Nor I am sympathetic to Arroyo. More than anything, I am with others who push for her conviction (and others who also played a part) in the shenanigans that were eminent throughout her administration. Legal and political maneuverings have been employed left and right seen by many as her means to survive from the grave unscathed. Evidence that would pin her beyond reasonable doubt does not seem to be of reach yet, but proof from various witnesses, records and ramifications of everything that happened in her administration almost always reveals her accountable.
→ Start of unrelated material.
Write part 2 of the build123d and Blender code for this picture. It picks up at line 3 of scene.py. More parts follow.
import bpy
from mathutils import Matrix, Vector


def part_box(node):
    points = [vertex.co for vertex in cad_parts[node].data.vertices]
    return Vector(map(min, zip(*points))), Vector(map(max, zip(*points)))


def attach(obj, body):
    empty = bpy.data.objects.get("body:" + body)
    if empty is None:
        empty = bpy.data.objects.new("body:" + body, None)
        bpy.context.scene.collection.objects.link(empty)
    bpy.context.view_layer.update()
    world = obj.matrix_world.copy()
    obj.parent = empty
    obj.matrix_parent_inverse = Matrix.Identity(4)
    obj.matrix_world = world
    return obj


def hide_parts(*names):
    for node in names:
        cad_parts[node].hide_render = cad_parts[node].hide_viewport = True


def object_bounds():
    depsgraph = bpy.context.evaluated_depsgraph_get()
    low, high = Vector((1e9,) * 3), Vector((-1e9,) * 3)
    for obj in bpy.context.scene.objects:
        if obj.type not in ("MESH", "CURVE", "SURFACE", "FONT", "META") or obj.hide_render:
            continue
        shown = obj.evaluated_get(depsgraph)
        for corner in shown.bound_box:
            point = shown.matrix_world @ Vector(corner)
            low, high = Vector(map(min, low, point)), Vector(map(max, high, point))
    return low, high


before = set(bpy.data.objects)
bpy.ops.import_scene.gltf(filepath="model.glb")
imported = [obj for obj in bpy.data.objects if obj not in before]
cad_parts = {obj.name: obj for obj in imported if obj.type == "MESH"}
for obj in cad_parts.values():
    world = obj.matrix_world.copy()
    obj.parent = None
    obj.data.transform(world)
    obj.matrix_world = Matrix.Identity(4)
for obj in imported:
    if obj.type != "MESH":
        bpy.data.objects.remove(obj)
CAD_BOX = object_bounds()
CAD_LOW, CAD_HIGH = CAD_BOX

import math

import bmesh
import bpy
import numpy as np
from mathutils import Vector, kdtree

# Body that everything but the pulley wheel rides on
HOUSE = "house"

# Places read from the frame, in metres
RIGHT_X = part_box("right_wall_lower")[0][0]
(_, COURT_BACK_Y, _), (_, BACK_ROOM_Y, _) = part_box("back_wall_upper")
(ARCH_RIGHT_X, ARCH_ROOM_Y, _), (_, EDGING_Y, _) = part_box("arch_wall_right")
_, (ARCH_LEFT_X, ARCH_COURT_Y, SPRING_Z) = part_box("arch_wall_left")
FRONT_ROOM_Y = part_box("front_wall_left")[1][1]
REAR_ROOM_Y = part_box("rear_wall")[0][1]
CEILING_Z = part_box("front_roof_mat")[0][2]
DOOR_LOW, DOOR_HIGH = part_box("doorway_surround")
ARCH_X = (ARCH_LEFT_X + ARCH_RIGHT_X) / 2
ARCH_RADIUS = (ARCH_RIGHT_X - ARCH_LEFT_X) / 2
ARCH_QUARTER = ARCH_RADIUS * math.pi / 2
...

That does not mean I am entirely in favor of the steps the current administration has done in pursuit of its agenda of eradicating corruption. As my News Writing professor aptly puts it, "Arroyo is the symbol of corruption" for the Aquino administration, hence their aggressiveness in convicting her. True enough P-Noy's first Executive Order was the establishment of the Truth Commission, meant to investigate the plunder and corruption in GMA's term and the joint COMELEC-DOJ panel which swiftly arrived at the conclusion that she was guilty of electoral sabotage upon examining the election documents leading to release of her arrest warrant which prevented her from leaving the country.
At the bright side, at least we know those we know who have "sinned against us" will not be met with impunity. But the rather rash actions of the current administration against the old one appeals to me with certain unease. After all, the Aquino administration also had his share of maneuverings in order to detain GMA, in the same way that the former president puppeted the politico-legal strings to her advantage.
And this can be seen from the very actions the government has taken that the Supreme Court "blocked", christening them as barriers to reform: the Truth Commission, the COMELEC-DOJ Panel and the recent one, the impeachment of Renato Corona.
This one's a really interesting development to the GMA story, and shall I say, a very disturbing one. Inquirer.net, from whom I learned of the event, told that the decision came after a hastily convened caucus of Liberal Party and its allies, which produced the articles of impeachment against the Chief Justice just after three hours, signed by more than 1/3 of the Congress. All these "to appease an angry President Benigno Aquino III."
Certainly, she and her administration had their more than fair share of unscrupulous practices. Let us note however, that they are also acknowledged as skilled movers within the limits of the law, diverting herself away from the attention and wrath of the many numerous times - pork barrel to her supporters, executive clemency to Erap for starters. The latter, which marked the last years of her term, was described desperate on her part, "she was desperately clinging on to power to save herself," my Politics and Development professor would tell me.
Aquino, on the other side of the coin, is seen as the total opposite of Arroyo - the "reformer" of a corrupt system. While no charges of the same cases have been filed against him, this does not mean that our incumbent president is incorruptible or that he does not have a dirty secret hidden elsewhere. What we are sure of is that he and his administration are greatly intent to convict the former President that they create drastic measures, bordering between the constitutional and unconsitutional, between "just" and "unjust".
Time and again we are told to look into the quality of our institutions. When you have a questionable judicial body and an executive branch aggressively bent on pinning her down with seemingly little attention to fulfilling its other promises, it is difficult to see the real difference. The two major figures pitted against one another in this executive-judicial cockfight are crudely same bananas. We have to thank Arroyo's 9 years in administration for making her the criminal we want to convict badly and Aquino's family background, whose influence on our president's political decisions are not yet markedly defined, for putting him on roughly the same page with her.
In his status update, my friend pointed out Arroyo and Aquino's one important similarity: they give away government positions to their supporters. Not that there's anything wrong, except that when you put an incompetent or unqualified for the job, you are putting the quality of service down the line. Same banana.
The current administration is too keen on political cleansing and yet how it plans to actually reform the systemic corruption remains to be seen. Purging the "sinners" will not bring us anywhere if the same old structure that produced them is still allowed to perpetuate.
In the process of pursuing their goals, both parties engaged in methods that lay beyond the legal, constitutional and political "comfort zones". Perhaps, in adamantly wanting Arroyo to be convicted, Aquino is becoming like Arroyo himself.